En tête, un groupe de mendiants ou tout au moins de pauvres dont le premier porte une croix. Ils sont généralement vêtus d’une longue redingote éprouvée par de vieux services et que surmonte un chapeau de haute forme. Plusieurs ont, en pardessus, un tablier de toile bleue. Les femmes sont aussi en guenilles et pieds nus. Viennent ensuite cinq ou six enfants de dix à douze ans en redingotes à pèlerines trop longues et trop larges, la tête cachée sous un énorme chapeau que garnissent plusieurs rangées de crêpes à grands nœuds ; puis des enfants de chœur en surplis blancs et courts, comme partout ; enfin des prêtres avec la barbe et de grandes bottes.

Derrière le clergé les musiciens, et derrière les musiciens le mort dans un cercueil placé sur les épaules de huit confrères qui ont des crêpes aux poignets, un crêpe immense en sautoir et à la main un gros cierge court.

À l’avant et à l’arrière du cercueil, un grand drap blanc dont je ne comprends ni la signification ni l’usage et qui est porté par huit personnages en costume pareil à celui des précédents ; sur le cercueil même, des statues en bois doré, des couronnes de fer-blanc, des rubans et des fleurs. La foule suit pêle-mêle : les mendiants psalmodient, le clergé chante, les trombones rugissent, les cors sonnent et les clarinettes crient.
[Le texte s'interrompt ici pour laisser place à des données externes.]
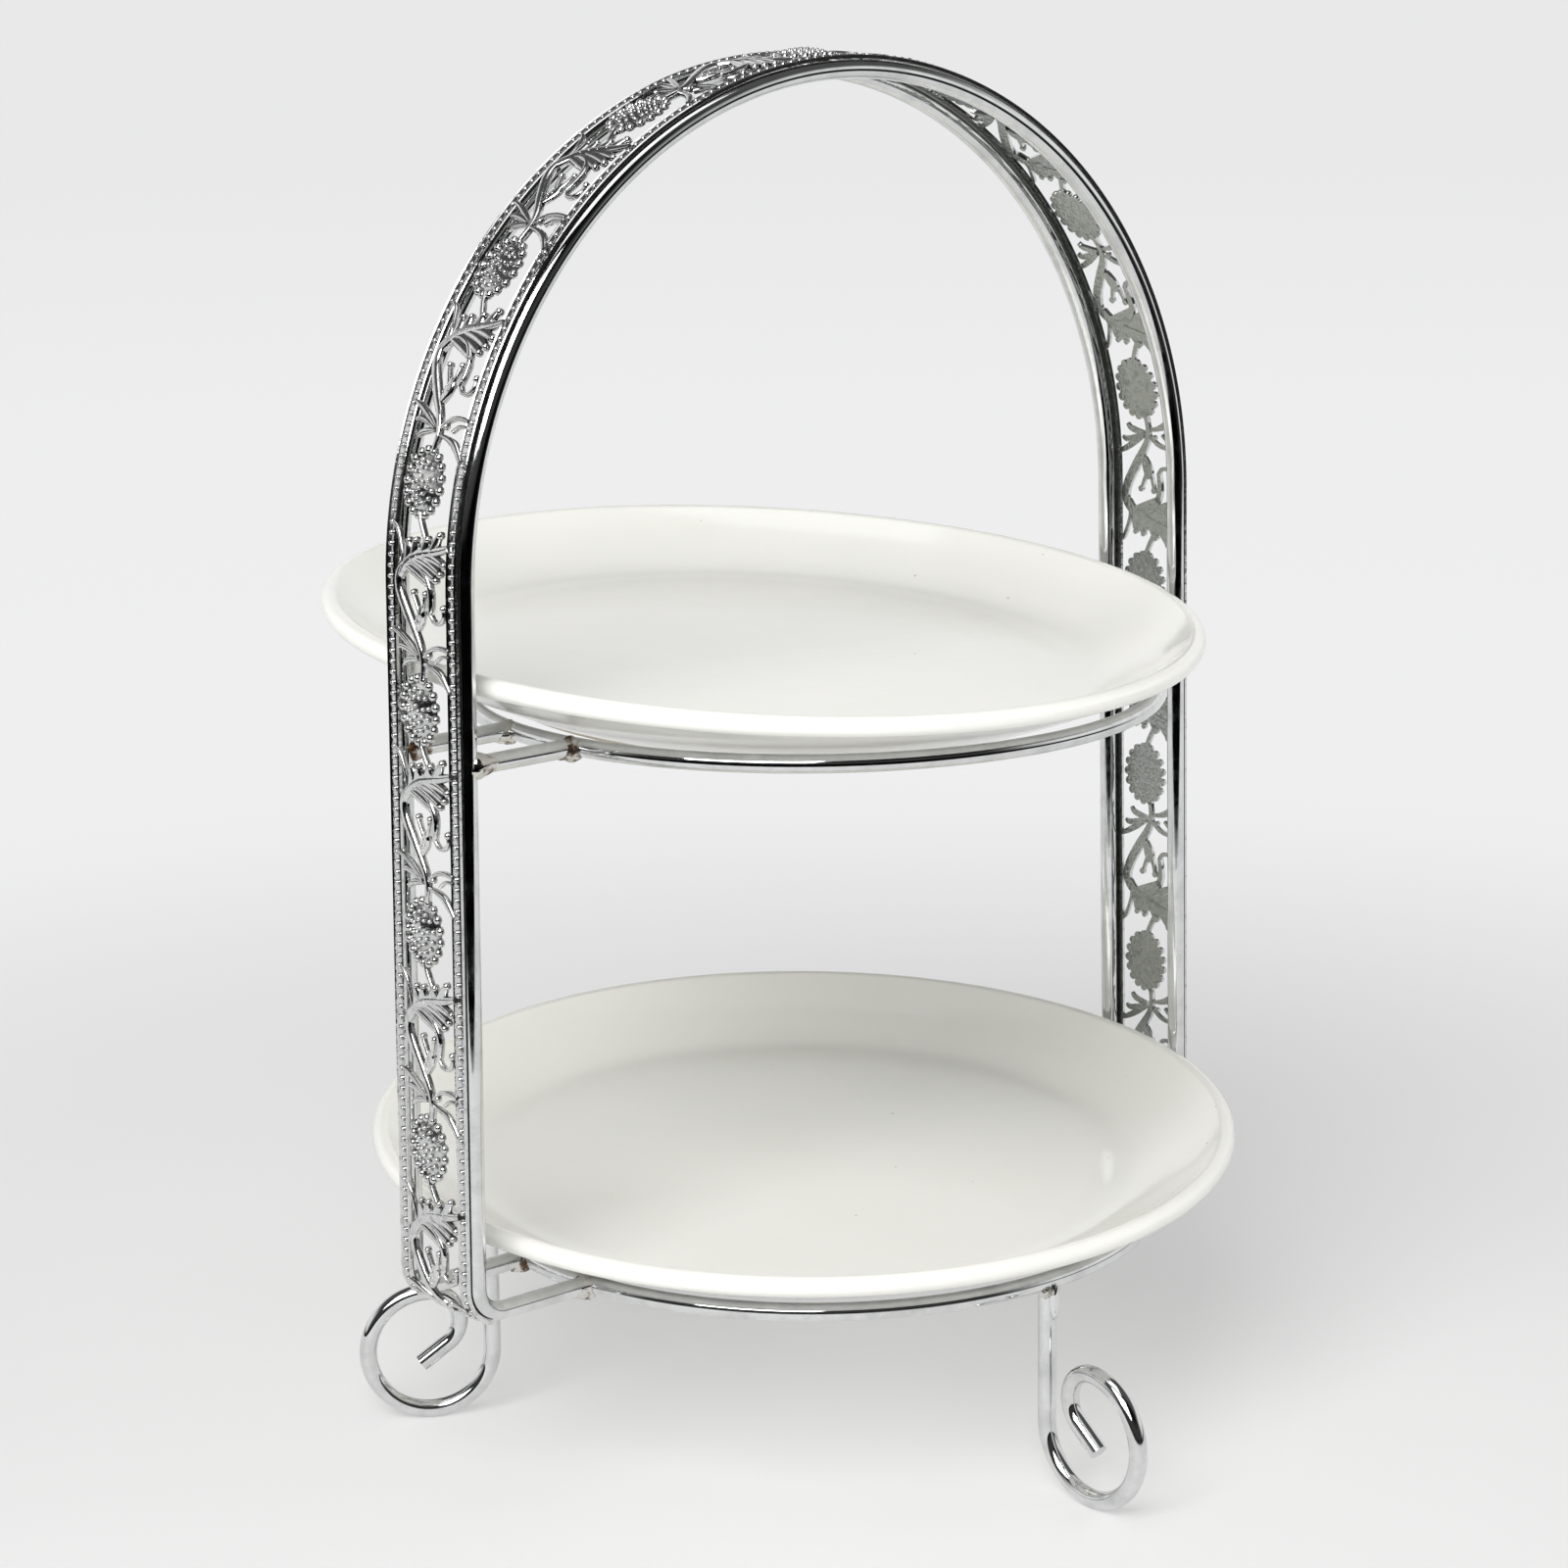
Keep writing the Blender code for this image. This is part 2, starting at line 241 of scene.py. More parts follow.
for node, degrees in foot_angles.items():
    loop_z = LOOP_R + WIRE_R
    scroll_u = RING_R + 2 * LOOP_R - SCROLL_R
    curl = (scroll_u, loop_z + SCROLL_R - CURL_R)
    outline = [(RING_R, lower_z - WIRE_R * 0.8), (RING_R, (lower_z + loop_z) / 2)]
    outline += arc((RING_R + LOOP_R, loop_z), LOOP_R, 180, 180, 48)
    outline += arc((scroll_u, loop_z), SCROLL_R, 0, 90, 24)[1:]
    outline += arc(curl, CURL_R, 90, CURL_TURN, 28)[1:]
    heading = math.radians(180 + CURL_TURN)
    last = outline[-1]
    outline += [(last[0] + TAIL * share * math.cos(heading), last[1] + TAIL * share * math.sin(heading))
                for share in (0.5, 1.0)]
    turn = math.radians(degrees)
    path = [Vector((u * math.cos(turn), ring_y + u * math.sin(turn), z)) for u, z in outline]
    foot = add_piece(f"{node}_plated",
                     sweep_wire(path, Vector((-math.sin(turn), math.cos(turn), 0)), WIRE_R),
                     wire_chrome, "frame")
    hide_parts(node)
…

Voilà un pauvre diable de mort qui n’était point un Mirabeau et qui s’en va accompagné, comme Mirabeau l’avait souhaité, avec de la musique et des fleurs[1]. Les funérailles sont une des trois grandes solennités de la vie. Les peuples jeunes les font avec une douleur bruyante et entourent de pompe ce grand mystère ; les peuples vieux mènent silencieusement leurs morts à l’asile suprême. Pour mon usage, j’aimerais mieux ce goût-là. Dans nos grandes cités, la famille doit garder pour elle ses douleurs, comme ses joies.
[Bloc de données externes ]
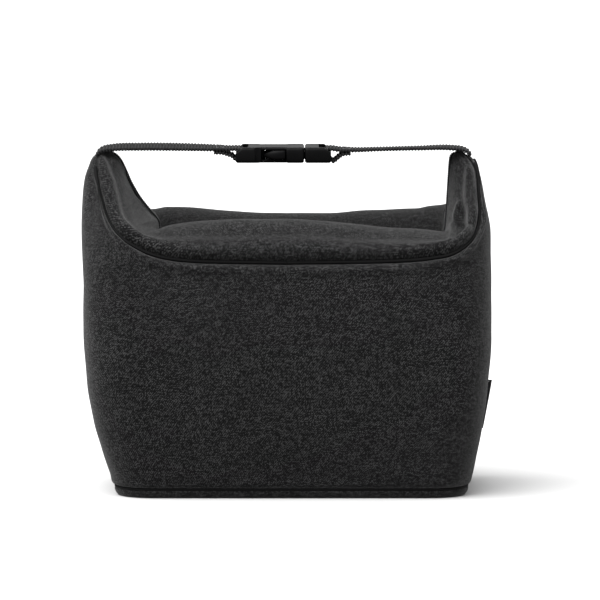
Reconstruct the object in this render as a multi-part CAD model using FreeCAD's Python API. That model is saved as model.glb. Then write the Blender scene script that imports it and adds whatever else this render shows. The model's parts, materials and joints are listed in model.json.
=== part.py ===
"""Insulated cooler bag whose two ears are drawn up by a webbing strap with a side-release buckle.

Frame: +X to the right, +Y to the back, +Z up.
The origin is the centre of the base, on the surface it stands on.
All sizes are in millimetres.
"""

import FreeCAD, Part
import math
import os
from FreeCAD import Vector

# ---- body: widths run along X and depths along Y ----
base_width = 228.0
base_depth = 114.0
base_corner = 26.0
belly_width = 271.0
belly_depth = 150.0
belly_corner = 36.0
belly_height = 115.0
shoulder_width = 268.0
shoulder_depth = 142.0
shoulder_corner = 34.0
shoulder_height = 159.0
wall_sections = 6

# ---- layers ----
fabric = 0.8
wall_foam = 5.0
base_foam_thickness = 4.0
board_thickness = 1.2
liner_film = 0.4
base_round = 4.5

# ---- top panels: each rises from the shoulder, crests, and drops to the zip ----
panel_foam = 3.0
crest_radius = 26.0
rise_angle = 48.0
drop_angle = 38.0
valley_radius = 6.0
landing = 3.0
zip_rise = 4.0
open_half_length = 72.0
joint_gap = 0.4

# ---- zip ----
tape_thickness = 0.6
tape_reveal = 2.1
chain_half_width = 3.4
spine_width = 1.4
tooth_pitch = 2.6
tooth_width = 1.1
chain_thickness = 2.4
slider_length = 10.0
slider_plate = 1.2
slider_clearance = 0.3
slider_flange = 0.9
post_length = 2.0
stop_length = 2.2
crown_gap = 1.9
crown_bar = 1.2
pull_length = 16.5
pull_width = 6.0
pull_thickness = 1.2
pull_pin = 1.0

# ---- ears ----
ear_tip_x = 118.0
ear_base_inset = 37.0
ear_corner = 3.0
ear_tip_radius = 7.0
ear_tip_length = 28.0
riser_width = 10.0
riser_thickness = 1.6
riser_end_gap = 6.0

# ---- strap ----
webbing_width = 25.0
webbing_thickness = 1.5
strap_height = 228.1
strap_gap = 0.3
wrap_angle = 60.0
tail_length = 8.0
loop_reach = 6.5
stitch_size = 0.5

# ---- buckle: the socket's mouth faces +X ----
mouth_x = 11.4
buckle_side = 4.5
buckle_thickness = 10.4
socket_length = 45.6
ring_length = 12.1
window_length = 16.5
plate_thickness = 1.9
cavity_side_wall = 2.8
waist_setback = 3.5
scoop_radius = 5.5
scoop_depth = 2.2
bar_length = 3.2
bar_height = 5.0
bar_clearance = 0.15
slot_length = 5.0
slot_side_gap = 0.7
plug_gap = 0.6
plug_length = 17.5
tongue_half_width = 2.2
tongue_height = 5.2
arm_splay = 1.2
arm_root_radius = 2.2
arm_width = 3.0
arm_height = 5.6
arm_root_depth = 3.6
root_clearance = 0.1
paddle_inset = 0.2
paddle_height = 6.0
paddle_proud = 0.6
latch_clearance = 0.5
edge_round = 1.4

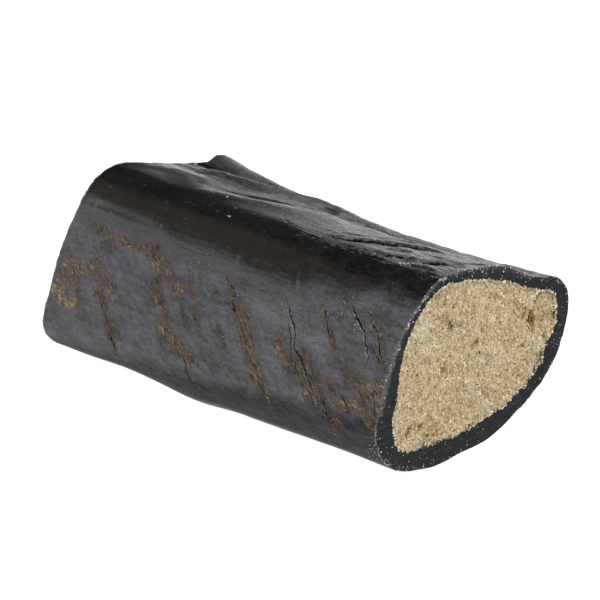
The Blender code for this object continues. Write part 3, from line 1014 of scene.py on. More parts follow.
@dataclass(frozen=True)
class KeratinSkin:
    """The horn's outer skin: satin grey-black flank, polished top, and brown fibre where it has peeled."""

    flank: Colour = (0.066, 0.065, 0.076)
    flank_warm: Colour = (0.062, 0.060, 0.066)
    top: Colour = (0.011, 0.010, 0.0095)
    # The two scuff colours are scuffed keratin that also paints sheen on the top.
    scuff_sheen: Colour = (0.080, 0.078, 0.084)
    scuff_sheen_low: Colour = (0.022, 0.021, 0.022)
    lip: Colour = (0.19, 0.175, 0.16)
    brink: Colour = (0.115, 0.115, 0.12)
    # Pale rubbing with a painted highlight on the crests.
    rubbed_highlight: Colour = (0.20, 0.175, 0.14)
    # A painted sheen colour.
    worn: Colour = (0.20, 0.195, 0.20)
    stain: Colour = (0.075, 0.053, 0.040)
    gap: Colour = (0.009, 0.0085, 0.0085)
    dark_brown: Colour = (0.050, 0.037, 0.030)
    brown: Colour = (0.089, 0.055, 0.034)
    light_brown: Colour = (0.215, 0.132, 0.071)
    tan: Colour = (0.48, 0.38, 0.25)
    flank_roughness: float = 0.47
    top_roughness: float = 0.21
    scuff_roughness: float = 0.33
    fibre_roughness: float = 0.8
    low_roughness: float = 0.85
    crack_roughness: float = 0.9
    specular: float = 0.3
    crack_half_width: float = 0.16
    bump_height: float = 0.00028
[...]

Le mort m’avait pris du temps ; j’arrivai tard à un charmant embarcadère, trop tôt encore puisque j’y trouvai le kellner de l’hôtel qui m’attendait, une note additionnelle à la main. On prétexta je ne sais quelle faute de calcul, et je fus rançonné d’une dizaine de florins. Était-ce vraiment une erreur ou une revanche de Solferino que l’hôtelier prenait patriotiquement sur un Français de passage ? Je n’en sais rien ; dans tous les cas, c’était du désordre, et je regrette d’avoir oublié le nom de cette maison peu hospitalière.
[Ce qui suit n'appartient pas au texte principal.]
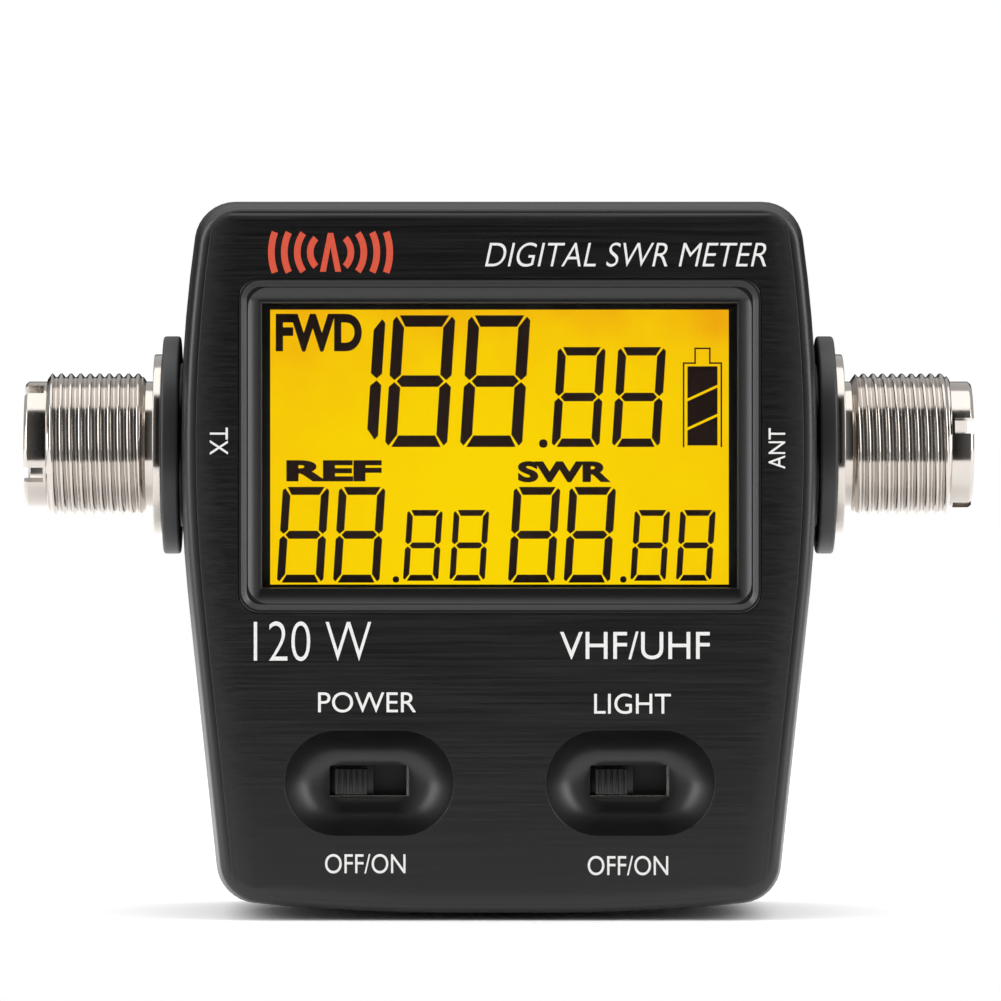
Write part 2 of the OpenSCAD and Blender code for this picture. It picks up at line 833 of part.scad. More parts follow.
module sense_parts() {
    part_y0 = sense_y + sense_t;
    // Each part as [x, z, width, thickness, height], with a twin on the other side.
    parts = [[14, 0, 3.2, 1.4, 2], [14, 3.6, 2, 0.7, 1.2], [8, -3.6, 2, 0.9, 1.2]];
    color("#4a4a50") for (side = [-1, 1]) for (part = parts)
        translate([side*part[0], part_y0, axis_z + part[1]])
            box(-part[2]/2, part[2]/2, 0, part[3], -part[4]/2, part[4]/2);
}

module sense_header() {
    color("#c9a94f") for (i = [0:header_pins - 1]) {
        x = (i - (header_pins - 1)/2)*header_pitch;
        box(x - header_pin_w/2, x + header_pin_w/2, board_back_y, sense_y,
            header_z - header_pin_w/2, header_z + header_pin_w/2);
    }
}

/* Battery */

module battery_door() {
    // The door turns on its rounded lower edge.
    color("#1c1c1d") translate([0, hinge_y, hinge_z]) rotate([-door_angle, 0, 0])
        translate([0, -hinge_y, -hinge_z]) {
            box(-door_w/2, door_w/2, door_seat_y, back_y, hinge_z, door_low_z + door_h);
            translate([0, hinge_y, hinge_z]) rod_x(-door_w/2, door_w/2, door_t/2);
            for (side = [-1, 1]) {
                box(side*hook_x - hook_w/2, side*hook_x + hook_w/2, hook_y, hinge_y,
                    arm_low_z, arm_high_z);
                box(side*hook_x - hook_w/2, side*hook_x + hook_w/2, hook_y, hook_y + hook_t,
                    door_low_z - hook_drop, arm_high_z);
            }
        }
}

// A cell that lies along X, with its button towards way.
module cell(z, x0, way) {
    button_l = 1;
    button_r = 1.9;
    body_l = cell_l - button_l;
    translate([x0 + cell_l/2, cell_y, z]) mirror([way < 0 ? 1 : 0, 0, 0]) {
        rod_x(-cell_l/2, -cell_l/2 + body_l, cell_r);
        rod_x(-cell_l/2 + body_l - sliver, cell_l/2, button_r);
    }
}

module spring(z, x0) {
    spring_r = 3.2;
    wire_t = 0.7;
    translate([0, cell_y, z]) difference() {
        rod_x(x0, x0 + spring_l, spring_r);
        rod_x(x0 - past, x0 + spring_l + past, spring_r - wire_t);
    }
}

module upper_cell() {
    color("#8a6f3a") cell(upper_cell_z, upper_cell_x, 1);
}

module lower_cell() {
    color("#8a6f3a") cell(lower_cell_z, lower_cell_x, -1);
}

module upper_spring() {
    color("#c4c4c0") spring(upper_cell_z, cell_x0);
}

module lower_spring() {
    color("#c4c4c0") spring(lower_cell_z, lower_cell_x + cell_l);
}

// A sheet against the bay's end wall, with a pip that meets the cell's button.
module end_sheet(side, z0, z1, pip_z) {
    x0 = side > 0 ? bay_w/2 - sheet_t : -bay_w/2;
    box(x0, x0 + sheet_t, bay_y + cell_gap, door_seat_y - bay_gap, z0, z1);
    if (pip_z > 0) translate([side > 0 ? x0 - button_gap : x0 + sheet_t, cell_y, pip_z])
        rod_x(0, button_gap, pip_r);
}

module bridge_contact() {
    color("#c4c4c0") end_sheet(-1, bay_z + bay_gap, bay_z + bay_h - bay_gap, lower_cell_z);
}

module positive_contact() {
    color("#c4c4c0") end_sheet(1, upper_cell_z - sheet_w/2, upper_cell_z + sheet_w/2, upper_cell_z);
}

module negative_contact() {
    color("#c4c4c0") end_sheet(1, lower_cell_z - sheet_w/2, lower_cell_z + sheet_w/2, 0);
}

// Leads run forward from the bay to the board, one beside the other.
module battery_lead(x) {
    rod_y(x, lead_z, board_back_y, bay_y + cell_gap, lead_r);
}

module red_lead() {
    color("#b3261e") battery_lead(red_lead_x);
}

module black_lead() {
    color("#161616") battery_lead(black_lead_x);
}

rear_shell();
front_shell();
fascia_plate();
display_window();
lcd_frame();
lcd_glass();
light_guide();
backlight_leds();
contact_strip();
main_board();
controller_chip();
crystal();
board_capacitors();
power_switch_body();
power_switch_frame();
power_slider();
light_switch_body();
light_switch_frame();
light_slider();
tx_socket_shell();
tx_insulator();
tx_contact();
tx_collar();
tx_washer();
tx_nut();
ant_socket_shell();
ant_insulator();
ant_contact();
ant_collar();
ant_washer();
ant_nut();
coupler_box();
coupler_lid();
line_rod();
sense_board();
sense_parts();
sense_header();
battery_door();
upper_cell();
lower_cell();
upper_spring();
lower_spring();
bridge_contact();
positive_contact();
negative_contact();
red_lead();
black_lead();
case_screws();
board_screws();
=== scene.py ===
import json
import math

import bpy
from mathutils import Matrix, Vector


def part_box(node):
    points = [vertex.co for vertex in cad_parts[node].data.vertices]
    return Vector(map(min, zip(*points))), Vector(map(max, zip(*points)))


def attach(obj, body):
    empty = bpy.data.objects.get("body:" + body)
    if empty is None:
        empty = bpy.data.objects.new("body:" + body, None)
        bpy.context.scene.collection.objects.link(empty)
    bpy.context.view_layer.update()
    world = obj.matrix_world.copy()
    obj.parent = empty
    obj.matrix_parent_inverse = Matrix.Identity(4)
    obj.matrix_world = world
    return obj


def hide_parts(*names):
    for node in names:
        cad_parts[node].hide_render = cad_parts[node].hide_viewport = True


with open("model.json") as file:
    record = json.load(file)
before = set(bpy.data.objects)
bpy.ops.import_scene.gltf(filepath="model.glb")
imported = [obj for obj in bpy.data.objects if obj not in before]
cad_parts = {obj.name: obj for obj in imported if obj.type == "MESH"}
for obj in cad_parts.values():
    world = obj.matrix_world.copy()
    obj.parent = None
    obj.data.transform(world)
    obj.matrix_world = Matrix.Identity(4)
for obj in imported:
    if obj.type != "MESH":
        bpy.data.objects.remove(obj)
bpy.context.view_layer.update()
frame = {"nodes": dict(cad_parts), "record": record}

MM = 0.001


def span(node):
    """Lowest and highest corner of a CAD node, in millimetres."""
    low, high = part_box(node)
    return low / MM, high / MM


# ---------------- sizes in millimetres

case_low, case_high = span("rear_shell")
front_y = span("front_shell")[0].y
back_y = case_high.y
case_top = case_high.z
plate_high = span("fascia_plate")[1]
face_y = plate_high.y
part_y = case_low.y
window_low, window_high = span("display_window")
lcd_y = span("lcd_glass")[0].y
door_low, door_high = span("battery_door")
socket_high = span("ant_socket_shell")[1]
collar_low, collar_high = span("ant_collar")
switch_frame_low, switch_frame_high = span("power_switch_frame")
screw_low, screw_high = span("case_screws")
sheet_low, sheet_high = span("bridge_contact")
display_z = (window_low.z + window_high.z) / 2
axis_z = (collar_low.z + collar_high.z) / 2

# Case outline: the sides are one long curve about the socket axis, straight below it
half_w = collar_low.x
side_r = 165
taper = math.radians(6)
foot_flat = 5
foot_r = 205
corner_r = 4.5
side_bulge = 1
front_round = 1.1
back_round = 2.6
wall = 2
seam = 0.15

# Places of the case screws on the right, upper and lower, and the towers and wells they stand in
screw_head_r, screw_head_t = 2.15, 1.7
upper_screw_in = 0.6
screw_places = [(screw_high.x - screw_head_r - upper_screw_in, screw_high.z - screw_head_r),
                (screw_high.x - screw_head_r, screw_low.z + screw_head_r)]
tower_r, well_r, hole_r = 3.3, 2.3, 1.4
screw_seat_y = screw_high.y - screw_head_t

# Battery bay, door and hooks
bay_gap, bay_wall = 0.6, 1.2
bay_low = Vector((sheet_low.x, sheet_low.y - 0.4, sheet_low.z - bay_gap))
bay_high = Vector((-sheet_low.x, back_y + 1, sheet_high.z + bay_gap))
hook_x, hook_w, hook_t, hook_drop, hook_gap = 15, 6, 1.2, 1.3, 0.3
door_t, door_gap, thumb_r = 1.6, 0.2, 4
door_foot = door_low.z + hook_drop
door_seat_y = back_y - door_t

# Front plate
plate_in = half_w - plate_high.x
plate_edge = 1.65
plate_corner = 2.5
plate_proud = 0.03

# Display surround and the opening inside it
surround_w, surround_h, surround_r = 56.5, 36.2, 2.2
opening_w, opening_h = 51.7, 31
slope_depth = 1.5
lit_left, lit_right = -24.9, 24.9
lit_low, lit_high = 36.3, 66.15

# Switches
switch_x = -(switch_frame_low.x + switch_frame_high.x) / 2
switch_z = (switch_frame_low.z + switch_frame_high.z) / 2
dish_w, dish_h, dish_depth = 18.3, 11.4, 3.2
slot_w, slot_h = 8.6, 3.55
dish_floor_y = face_y + dish_depth
knob_w, knob_h = 3.5, 2.8

# Sockets: the pad each stands on, the thread, and its end
pad_r, pad_t, barrel_hole_r = 9, 2.5, 7.2
thread_pitch = 25.4 / 24
thread_r = 7.9
thread_depth = 0.42
collar_r = collar_high.z - axis_z
flange_x = collar_high.x
tip_x = socket_high.x


# ---------------- modelling helpers


def deselect():
    bpy.ops.object.select_all(action="DESELECT")


def mode(kind):
    bpy.ops.object.mode_set(mode=kind)


def choose(piece):
    """Makes one piece the only selected and active one."""
    deselect()
    piece.select_set(True)
    bpy.context.view_layer.objects.active = piece


def named(name):
    piece = bpy.context.object
    piece.name = piece.data.name = name
    return piece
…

Le chemin de fer de Lintz à Vienne ne traverse aucune ville importante. Nous laissons à droite le gros bourg d’Ebelsberg avec son immense pont sur la Traun, où se fit en 1809 un épouvantable massacre qu’un peu de prudence eût épargné. L’eau, le feu, la mitraille y jouèrent tout à la fois leur rôle destructeur. Napoléon lui-même, qui n’avait pas les nerfs sensibles, eut horreur de cette inutile boucherie. À Amstetten, autre trace sanglante ; elle date, celle-là, de 1805 : nos troupes s’y heurtèrent contre les Russes, qu’ils rencontrèrent quelques semaines plus tard à Austerlitz. Au delà, depuis l’embouchure de l’Ips jusqu’à Mœlk, nous nous rapprochons du Danube.

Comme la Galathée de Virgile qui se cache derrière les saules, mais a bien soin de laisser voir auparavant son frais visage, les fleuve montre de loin en loin sa face argentée. Cette fois, je vois bien réellement de mes yeux l’admirable position et la vaste étendue de la grande abbaye bénédictine, quoique nous passions trop vite pour que je puisse vérifier si l’architecte Prandauer a vraiment donné aux bâtiments de Mœlk autant de fenêtres que le bon Dieu donne de jours à l’année. À Saint-Polten, le dernier quartier général de Napoléon avant son arrivée à Schœnbrunn en 1809, nous sommes au pied des pentes du Wienerwald qui nous reste à franchir pour redescendre de l’autre côté dans Vienne.

Tout ce pays doucement accidenté est charmant. Je commence même, à force d’en voir, à me faire aux clochers en turbans recouverts de cuivre étamé qui ont à Mœlk fort bonne figure. Cette province doit être riche aussi ; car les tranchées du chemin de fer montrent un sol profond ; à la surface la propriété me semble divisée ; les cultures varient, les villages sont nombreux, et les habitations des paysans en bon état, quoique trop souvent couvertes en tuiles de bois, et je sais que l’industrie métallurgique y est florissante. Entre Ens et Amstetten, le chemin de fer s’est rapproché de Steyer, ville de onze

  1. Voy. ci-dessus, tome VII, page 150.